Using fake wage and tax statements and fictitious dependents, Lozano used the ITINs to file income tax returns that claimed the Additional Child Tax Credit. The fraudulent returns typically sought $3,000 to $4,000 in refunds.

Lozano submitted nearly 13,000 false returns in an 18-month period in 2011 and 2012 while his employees were telling him that the ID and W-2 documents looked suspicious and the IRS was sending hundreds of warning notices stating that the returns and W-2s were invalid. Despite the repeated warnings, Lozano continued to direct his employees to file the fraudulent returns.

Lozano split the refunds with his co-conspirators. At times, he had employees count out tens of thousands of dollars in cash in a bathroom next to his office space.

Following a two-week jury trial last July, Lozano was found guilty of one count of conspiracy to defraud the U.S. Before the IRS stopped the scheme, it had already paid out more than $23 million in refunds to Lozano and his co-conspirators.

Lozano was also ordered to pay $23,094,300 restitution to the IRS.

Annapolis, Md.: The Maryland comptroller has suspended processing e-returns from 15 private preparers throughout the region due to a high volume of questionable returns.

The new Maryland preparers or businesses are: Security Tax & Accounting Srv, Tax Relief and On-Site Tax Services, in Baltimore; Global Alliance Solution and Dieudonne Sossoukpe, in Germantown; Dem Tax and Accounting Services and Metrotax Services, in Silver Spring; Eze Tax Service and Holmes Tax Services, in Hyattsville; Hitchye Tax & Business Cons Svc in Catonsville; Abayomi Olobatuyi in Abingdon; ARPL Tax Services and More in Windsor Mill; STES Tax Service in Greenbelt; and Alleluia Income Tax Service in Towson.

Also suspended were returns from Valentine Tax in Brooklyn, N.Y.

The suspicious characteristics detected on the returns included business income reported when taxpayers did not own a business; refund amounts requested much higher than on previous-year tax returns; inflated or undocumented business expenses; dependents claimed when the taxpayer did not provide required 50 percent support or care; and inflated wages and withholding information.

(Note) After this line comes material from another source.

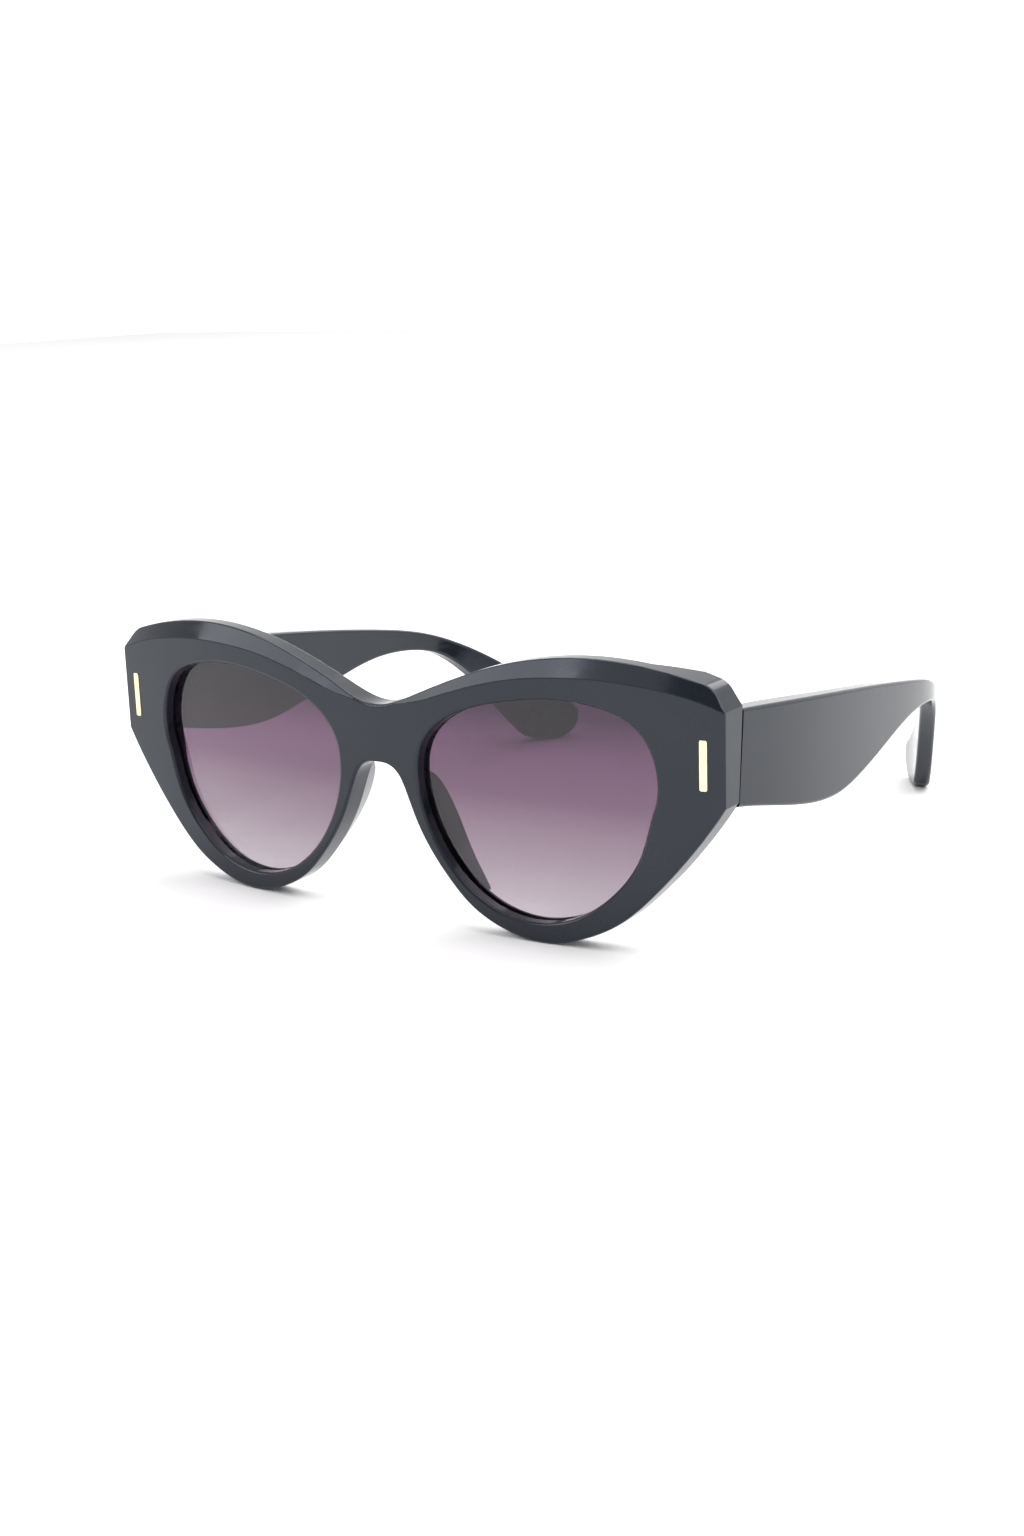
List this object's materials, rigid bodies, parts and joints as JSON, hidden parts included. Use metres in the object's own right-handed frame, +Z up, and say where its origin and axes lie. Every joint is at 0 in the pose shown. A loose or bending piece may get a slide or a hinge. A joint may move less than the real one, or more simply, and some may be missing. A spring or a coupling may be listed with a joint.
{
  "type": "cat eye sunglasses",
  "caption": "Cat eye sunglasses with a bevelled brow, gradient tinted lenses, gold corner bars and wide folding temples on screwed hinges.",
  "frame": {"origin": "middle of the footprint, on the plane that the rims and the temple tips stand on", "axes": "+X towards the wearer's left, +Y from the front to the ear tips, +Z up; the plane X = 0 is the plane of symmetry"},
  "size_m": [0.1478, 0.147, 0.0545],
  "materials": {
    "frame_plastic": "polished opaque black, slightly blue",
    "lens_tint": "clear polished plastic with a plum tint that fades downwards",
    "gold_plate": "polished pale gold plating",
    "hinge_metal": "black coated metal, satin",
    "screw_steel": "dark plated steel",
    "core_wire": "drawn wire, sealed inside the temple"
  },
  "bodies": {
    "front": {"frame_front": "frame_plastic", "lens_left": "lens_tint", "lens_right": "lens_tint", "nose_pad_left": "frame_plastic", "nose_pad_right": "frame_plastic", "front_bar_left": "gold_plate", "front_bar_right": "gold_plate", "hinge_front_leaf_left": "hinge_metal", "hinge_front_leaf_right": "hinge_metal", "hinge_screw_left": "screw_steel", "hinge_screw_right": "screw_steel"},
    "temple_left": {"temple_left": "frame_plastic", "hinge_temple_leaf_left": "hinge_metal", "temple_leaf_screws_left": "screw_steel", "temple_core_wire_left": "core_wire"},
    "temple_right": {"temple_right": "frame_plastic", "hinge_temple_leaf_right": "hinge_metal", "temple_leaf_screws_right": "screw_steel", "temple_core_wire_right": "core_wire"}
  },
  "joints": [
    {"name": "temple_left_fold", "type": "hinge", "parent": "front", "child": "temple_left", "pos_m": [0.0661, -0.05893, 0.0375], "axis": [0, 0.0872, 0.9962], "range_deg": [0, 83]},
    {"name": "temple_right_fold", "type": "hinge", "parent": "front", "child": "temple_right", "pos_m": [-0.0661, -0.05893, 0.0375], "axis": [0, -0.0872, -0.9962], "range_deg": [0, 67.5]}
  ]
}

Gulfport, Miss.: Preparer Doris Kelley, 65, has pleaded guilty to obstructing the internal revenue laws and aiding in the preparation of a false return.

According to documents filed with the court and information presented at the plea hearing, Kelley operated a prep business from her home and instructed several of her clients who owed federal income taxes to write payment checks directly to her, rather than to the IRS.

Kelley kept these funds for herself and used most of the money to gamble at local casinos.

Typically, Kelley provided copies of accurate returns to her clients but then filed no return with the IRS. In some cases, she also filed false returns in her clients’ names without their knowledge.

The tax loss exceeded $495,000. The sentencing hearing is July 7. Kelley faces a maximum of three years in prison on both counts as well as a term of supervised release, restitution and monetary penalties.

Loveland, Colo.: Delicatessen franchise owner Daryl Brent Giesking has pleaded guilty to conspiring to file fraudulent claims for tax refunds.

According to court documents, Giesking conspired with his preparer, Teresa Marty of Advanced Financial Services in Placerville, Calif., to claim fraudulent refunds.

With Marty’s help, Giesking filed three individual returns claiming more than $1 million in refunds based on falsely reported income tax withholdings. The IRS paid out a $350,765 fraudulent refund to Giesking. Within months of receiving the refund, Giesking spent the funds on precious metals and coins, a truck, jewelry, luxury travel and sporting equipment.

After discovering the refund should not have been paid, the IRS levied Giesking’s bank accounts and recovered approximately $40,503. Following the levies, Giesking took steps to liquidate a number of his assets, such as selling the truck he bought with the fraudulent proceeds and withdrawing funds in his retirement account. He then relocated to Ecuador, where he was arrested in June 2016 on a warrant issued in this case.

Sentencing is July 13, when Giesking faces a maximum of 10 years in prison, a period of supervised release, restitution and monetary penalties.